* **RECORDS SUPPLIED**
## BEGIN

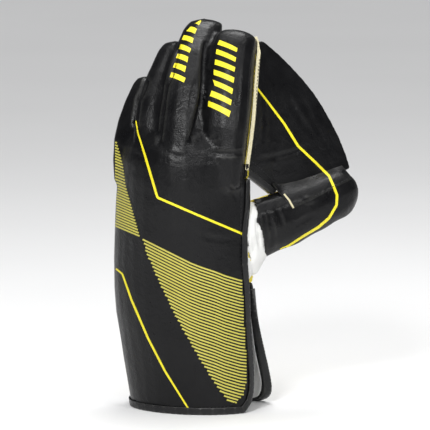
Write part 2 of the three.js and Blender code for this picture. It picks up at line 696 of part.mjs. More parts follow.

## END
## BEGIN

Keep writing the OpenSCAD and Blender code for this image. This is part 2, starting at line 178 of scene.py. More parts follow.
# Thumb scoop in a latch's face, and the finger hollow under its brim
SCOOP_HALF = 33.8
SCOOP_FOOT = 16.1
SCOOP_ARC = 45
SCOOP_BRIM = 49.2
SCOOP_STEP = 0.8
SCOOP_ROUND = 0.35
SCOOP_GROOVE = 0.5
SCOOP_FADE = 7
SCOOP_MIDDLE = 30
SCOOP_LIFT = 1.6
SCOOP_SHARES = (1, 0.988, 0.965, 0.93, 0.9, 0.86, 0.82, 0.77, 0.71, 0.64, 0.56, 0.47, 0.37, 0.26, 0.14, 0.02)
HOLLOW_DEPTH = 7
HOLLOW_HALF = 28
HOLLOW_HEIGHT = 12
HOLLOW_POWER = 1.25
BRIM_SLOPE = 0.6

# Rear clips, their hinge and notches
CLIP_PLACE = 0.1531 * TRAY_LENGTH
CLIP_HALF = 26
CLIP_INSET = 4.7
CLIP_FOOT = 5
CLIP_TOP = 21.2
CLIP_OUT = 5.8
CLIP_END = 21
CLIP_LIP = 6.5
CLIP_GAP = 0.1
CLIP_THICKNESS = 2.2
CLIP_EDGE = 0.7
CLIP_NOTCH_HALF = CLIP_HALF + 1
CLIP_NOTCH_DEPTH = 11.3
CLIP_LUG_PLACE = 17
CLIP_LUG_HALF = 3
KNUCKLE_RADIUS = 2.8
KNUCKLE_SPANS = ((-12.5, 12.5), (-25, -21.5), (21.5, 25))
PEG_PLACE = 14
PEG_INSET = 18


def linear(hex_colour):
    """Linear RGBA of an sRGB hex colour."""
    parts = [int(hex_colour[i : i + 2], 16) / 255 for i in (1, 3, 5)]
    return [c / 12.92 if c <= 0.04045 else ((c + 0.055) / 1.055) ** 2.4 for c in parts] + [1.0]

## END

* **WHAT NEEDS TO BE DONE**
Consider the entries above and return each line with the string "Blender".

* **EXERCISE OUTPUT**
Write part 2 of the three.js and Blender code for this picture. It picks up at line 696 of part.mjs. More parts follow.
Keep writing the OpenSCAD and Blender code for this image. This is part 2, starting at line 178 of scene.py. More parts follow.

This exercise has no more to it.